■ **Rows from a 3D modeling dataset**
----------

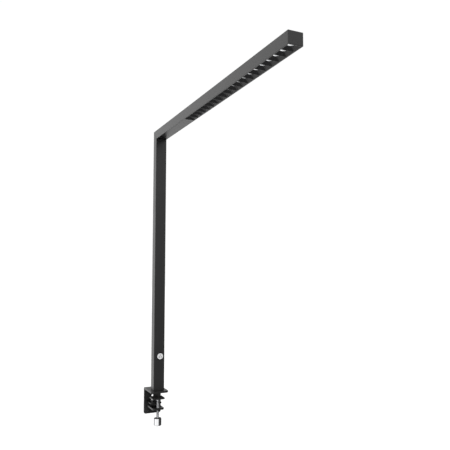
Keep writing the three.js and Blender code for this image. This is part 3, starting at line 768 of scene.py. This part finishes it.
def build_end_cap():
    """Rounded plate with a hollow plug that reaches into the arm."""
    lo, hi = box("end_cap")
    rings = [(0.2, ARM_END + 0.1), (0.0, ARM_END + 0.3)]
    rings += round_rings(ARM_END + 0.3, hi.x, 0, 4, r_end=0.9)[1:]
    cap = walled("end_cap_plate", [(rrect(lo.y, hi.y, lo.z, hi.z, EDGE_R, 7), rings)], "x")
    z0, z1 = LEDGE_TOP + 2.2, ARM_TOP - WALL - 0.3
    plug = walled("plug", [
        (rrect(-22.2, 22.2, z0, z1, 0.8, 4), round_rings(lo.x, ARM_END + 1.0, 0.4, 3, r_end=0)),
        (rrect(-19.5, 19.5, z0 + 2.4, z1 - 2.3, 0.6, 4),
         [(0.3, lo.x), (0.0, lo.x + 0.3), (0.0, ARM_END - 0.5), "blind"]),
    ], "x")
    boolean(cap, "UNION", plug)
    finish_piece(cap, "end_cap", "satin_black")


# --------------------------------------------------------------------------
# louvre modules: cups from a square mouth to a round throat
# --------------------------------------------------------------------------


def outline_radius(angle, half_x, half_y, corner):
    """Distance from the centre of a rounded rectangle to its outline."""
    dx, dy = abs(math.cos(angle)), abs(math.sin(angle))
    if dx > 1e-9:
        r = half_x / dx
        if r * dy <= half_y - corner + 1e-9:
            return r
    if dy > 1e-9:
        r = half_y / dy
        if r * dx <= half_x - corner + 1e-9:
            return r
    cx, cy = half_x - corner, half_y - corner
    b = dx * cx + dy * cy
    return b + math.sqrt(max(0.0, b * b - cx * cx - cy * cy + corner * corner))


def cup_angles(half_x, half_y):
    """Directions round a cup, closer together at its corners."""
    diagonal = math.degrees(math.atan2(half_y, half_x))
    quarter = [0, 8, 16, 24, 31, 36.5, 40.5, 43, diagonal - 1.2, diagonal, diagonal + 1.2,
               50.5, 54, 60, 67, 74, 82]
    turned_back = [0] + [90 - a for a in reversed(quarter[1:])]
    out = []
    for q in range(4):
        out += [math.radians(a + 90 * q) for a in (turned_back if q % 2 else quarter)]
    return out


def cup_rings(angles, half_x, half_y, mouth_z, top_z):
    """(radii, z) rings of one cup, from the rounded lip up to the throat's rim."""
    lip_r, corner_r = 0.45, 1.1
    throat_r, throat_z = 11.3, ARM_FOOT + 10
    # powers that shape how the size and the corners close in towards the throat
    size_power, corner_power = 0.72, 1.6
    steps = 9
    rings = []
    for k in range(4):
        t = k / 3 * PI / 2
        out, rise = lip_r * (1 - math.sin(t)), lip_r * (1 - math.cos(t))
        radii = [outline_radius(a, half_x + out, half_y + out, corner_r + out) for a in angles]
        rings.append((radii, mouth_z + rise))
    wall_z = mouth_z + lip_r
    for k in range(1, steps + 1):
        t = k / steps
        share = (1 - t) ** size_power
        x = throat_r + (half_x - throat_r) * share
        y = throat_r + (half_y - throat_r) * share
        corner = min(corner_r + (throat_r - corner_r) * (t ** corner_power), x, y)
        radii = [outline_radius(a, x, y, corner) for a in angles]
        rings.append((radii, wall_z + (throat_z - wall_z) * t))
    rings.append(([throat_r] * len(angles), top_z - 0.2))
    rings.append(([throat_r + 0.2] * len(angles), top_z))
    return rings


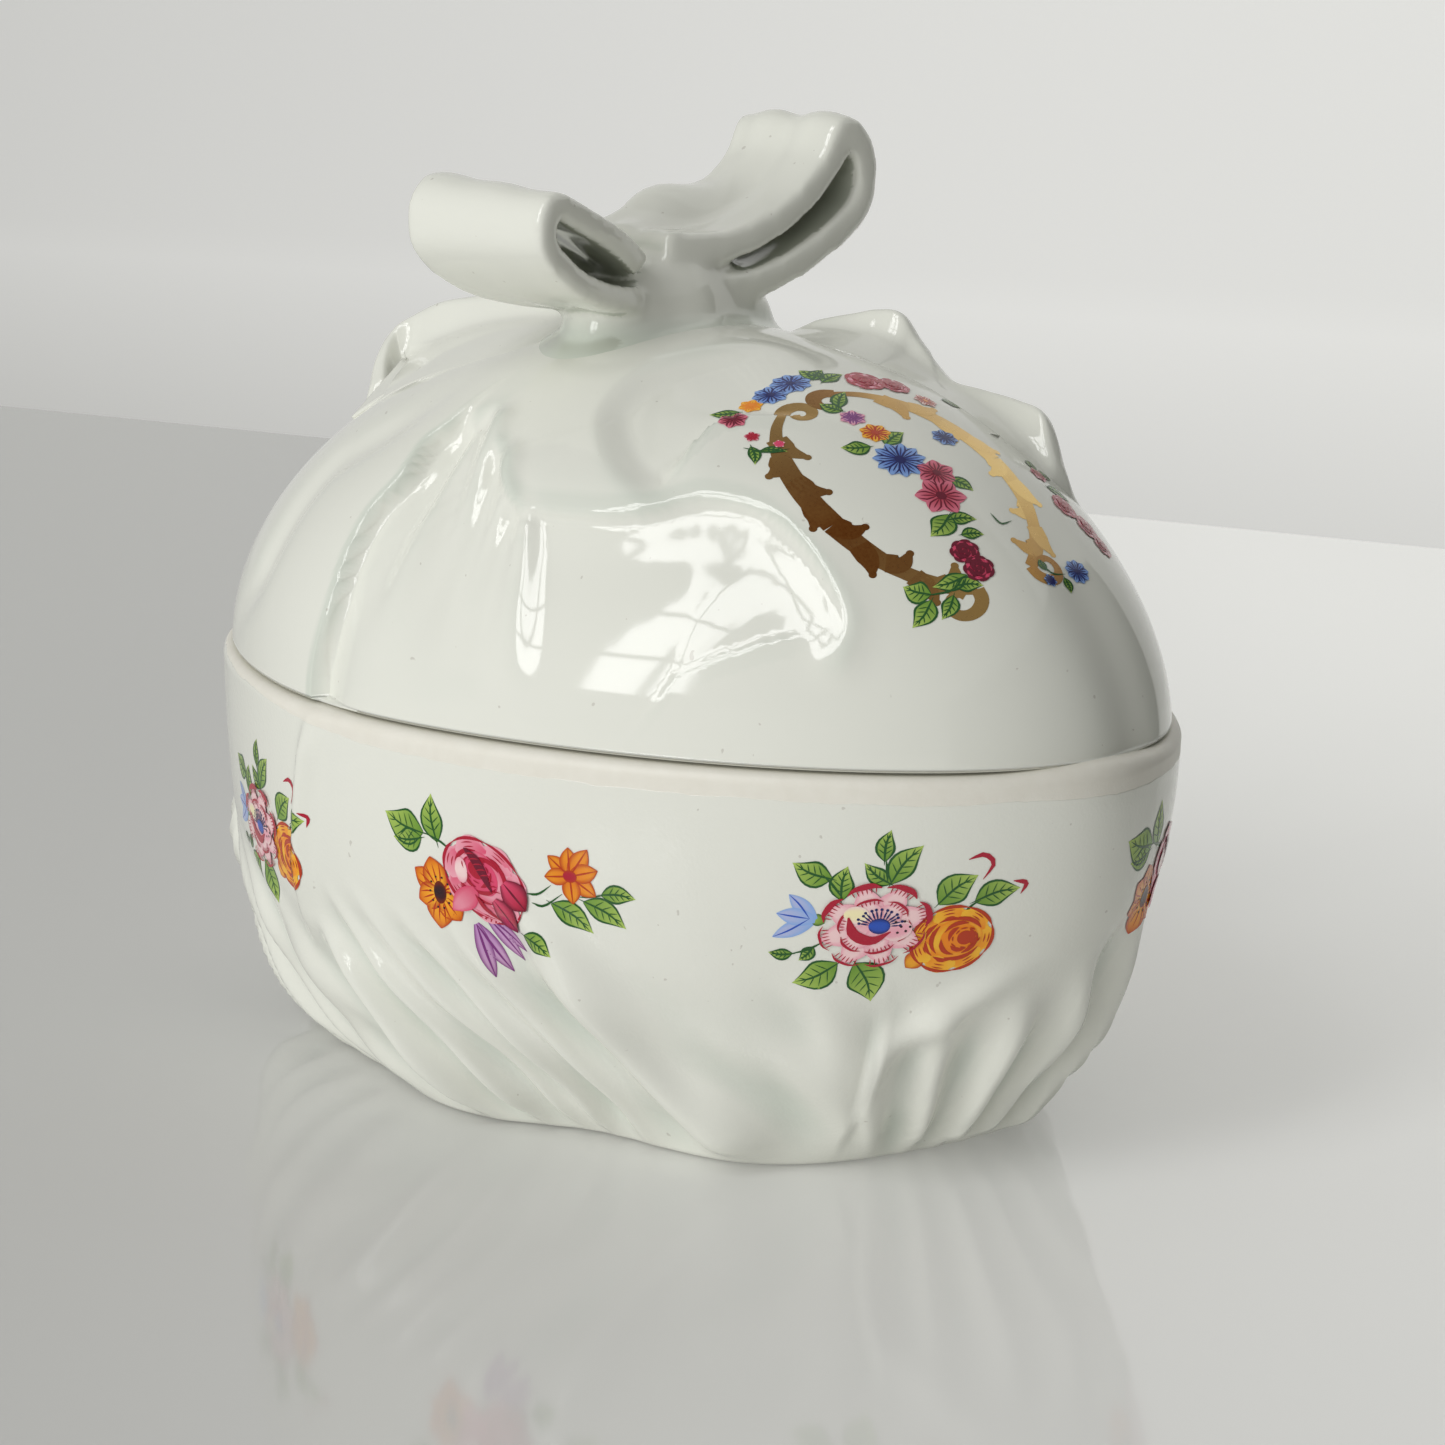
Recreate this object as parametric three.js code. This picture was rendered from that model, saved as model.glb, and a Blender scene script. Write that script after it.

----------

■ **STATED PROBLEM**
Send back every record, precisely as written.

■ **REPLY**
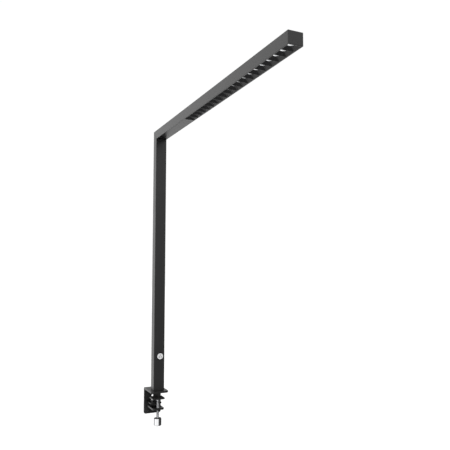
Keep writing the three.js and Blender code for this image. This is part 3, starting at line 768 of scene.py. This part finishes it.
def build_end_cap():
    """Rounded plate with a hollow plug that reaches into the arm."""
    lo, hi = box("end_cap")
    rings = [(0.2, ARM_END + 0.1), (0.0, ARM_END + 0.3)]
    rings += round_rings(ARM_END + 0.3, hi.x, 0, 4, r_end=0.9)[1:]
    cap = walled("end_cap_plate", [(rrect(lo.y, hi.y, lo.z, hi.z, EDGE_R, 7), rings)], "x")
    z0, z1 = LEDGE_TOP + 2.2, ARM_TOP - WALL - 0.3
    plug = walled("plug", [
        (rrect(-22.2, 22.2, z0, z1, 0.8, 4), round_rings(lo.x, ARM_END + 1.0, 0.4, 3, r_end=0)),
        (rrect(-19.5, 19.5, z0 + 2.4, z1 - 2.3, 0.6, 4),
         [(0.3, lo.x), (0.0, lo.x + 0.3), (0.0, ARM_END - 0.5), "blind"]),
    ], "x")
    boolean(cap, "UNION", plug)
    finish_piece(cap, "end_cap", "satin_black")


# --------------------------------------------------------------------------
# louvre modules: cups from a square mouth to a round throat
# --------------------------------------------------------------------------


def outline_radius(angle, half_x, half_y, corner):
    """Distance from the centre of a rounded rectangle to its outline."""
    dx, dy = abs(math.cos(angle)), abs(math.sin(angle))
    if dx > 1e-9:
        r = half_x / dx
        if r * dy <= half_y - corner + 1e-9:
            return r
    if dy > 1e-9:
        r = half_y / dy
        if r * dx <= half_x - corner + 1e-9:
            return r
    cx, cy = half_x - corner, half_y - corner
    b = dx * cx + dy * cy
    return b + math.sqrt(max(0.0, b * b - cx * cx - cy * cy + corner * corner))


def cup_angles(half_x, half_y):
    """Directions round a cup, closer together at its corners."""
    diagonal = math.degrees(math.atan2(half_y, half_x))
    quarter = [0, 8, 16, 24, 31, 36.5, 40.5, 43, diagonal - 1.2, diagonal, diagonal + 1.2,
               50.5, 54, 60, 67, 74, 82]
    turned_back = [0] + [90 - a for a in reversed(quarter[1:])]
    out = []
    for q in range(4):
        out += [math.radians(a + 90 * q) for a in (turned_back if q % 2 else quarter)]
    return out


def cup_rings(angles, half_x, half_y, mouth_z, top_z):
    """(radii, z) rings of one cup, from the rounded lip up to the throat's rim."""
    lip_r, corner_r = 0.45, 1.1
    throat_r, throat_z = 11.3, ARM_FOOT + 10
    # powers that shape how the size and the corners close in towards the throat
    size_power, corner_power = 0.72, 1.6
    steps = 9
    rings = []
    for k in range(4):
        t = k / 3 * PI / 2
        out, rise = lip_r * (1 - math.sin(t)), lip_r * (1 - math.cos(t))
        radii = [outline_radius(a, half_x + out, half_y + out, corner_r + out) for a in angles]
        rings.append((radii, mouth_z + rise))
    wall_z = mouth_z + lip_r
    for k in range(1, steps + 1):
        t = k / steps
        share = (1 - t) ** size_power
        x = throat_r + (half_x - throat_r) * share
        y = throat_r + (half_y - throat_r) * share
        corner = min(corner_r + (throat_r - corner_r) * (t ** corner_power), x, y)
        radii = [outline_radius(a, x, y, corner) for a in angles]
        rings.append((radii, wall_z + (throat_z - wall_z) * t))
    rings.append(([throat_r] * len(angles), top_z - 0.2))
    rings.append(([throat_r + 0.2] * len(angles), top_z))
    return rings


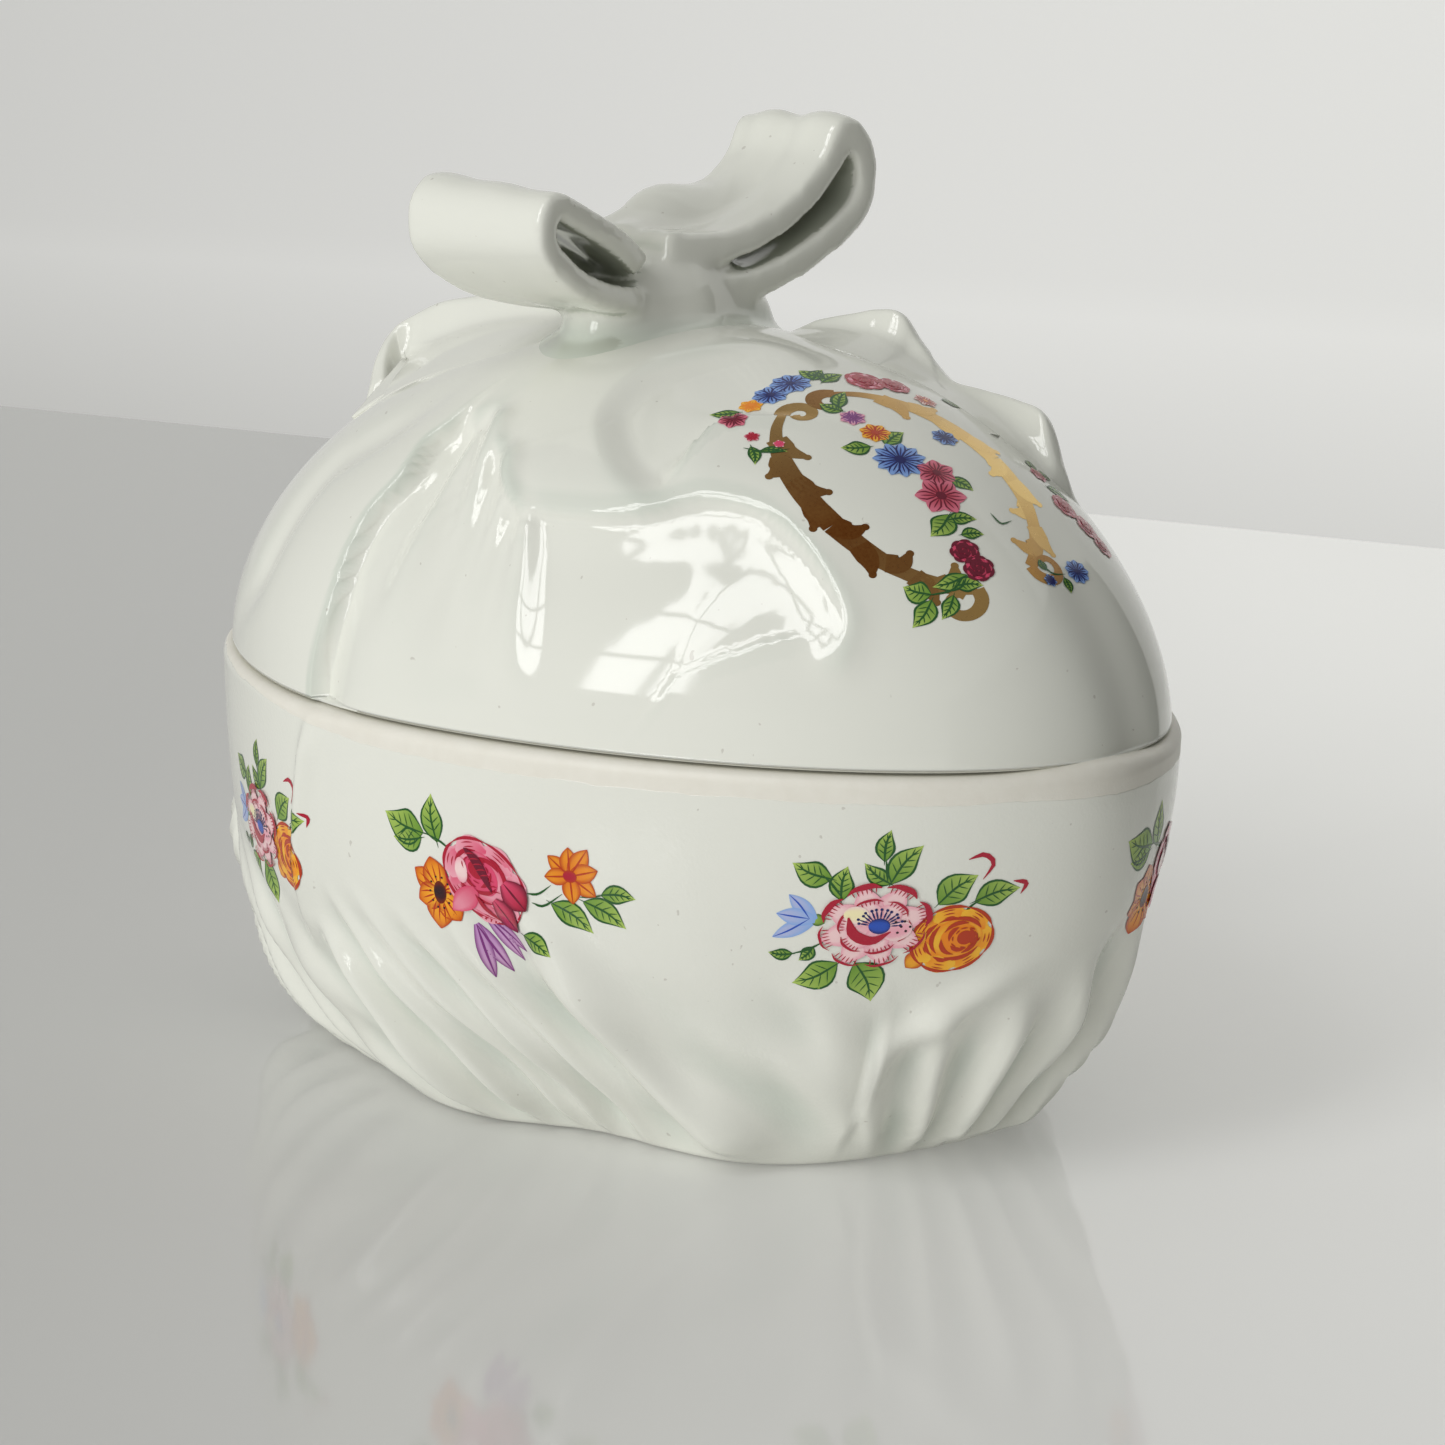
Recreate this object as parametric three.js code. This picture was rendered from that model, saved as model.glb, and a Blender scene script. Write that script after it.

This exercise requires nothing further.